In the August 1996 edition of Dragon (Issue #232), Rick Swan thought this game "goes down as easily as a cup of hot chocolate." Although he found "the rules are a little stiff, the cards a little bland, and I don't foresee see national Samurai tournaments any time soon," Swan concluded, "That said, Honor of the Samurai remains a pleasant diversion and a great way to spend an afternoon on the patio with Dad."

On the website Game Fanatics, Tomasz Z. Majkowski called this "an excellent, dynamic social game, which is a lot of fun." He did note that "It is difficult to call it a strategic game, because the combination of luck, the ability to quickly make the right decisions, diplomacy and tactics, and not a precisely balanced deck, determine the victory." He concluded with a strong recommendation, saying, "The game can last from a quarter of an hour to several hours, depending on the involvement and cunning of the participants, but even long games are not boring, because the situation changes like a kaleidoscope and the most powerful men fall and then recover again.

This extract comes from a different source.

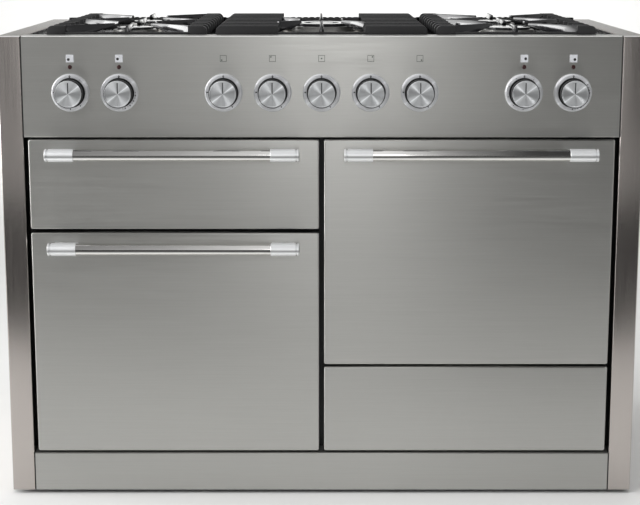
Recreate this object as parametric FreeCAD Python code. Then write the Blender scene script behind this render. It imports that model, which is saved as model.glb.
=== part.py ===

Let's add an attractive graphic design, faithfulness to historical realities and high flexibility - and we get a product, which is definitely worth your interest."

On the website Spielphase, Claudia Schlee and Andreas Keirat found the game relied too heavily on random chance, saying, "The luck of the cards can be very decisive, because if a player does not have a second daimyo in their hand, the loss of this figure can cause the player to lose too much ground. In this case, allying yourself with a teammate will not win the game. Combats are easy to resolve, but a single throw at the end of the game decides who wins the game. This has always been unsatisfactory for everyone involved." They concluded, "The game starts well, but somehow doesn't work properly and the outcome is almost entirely dependent on luck."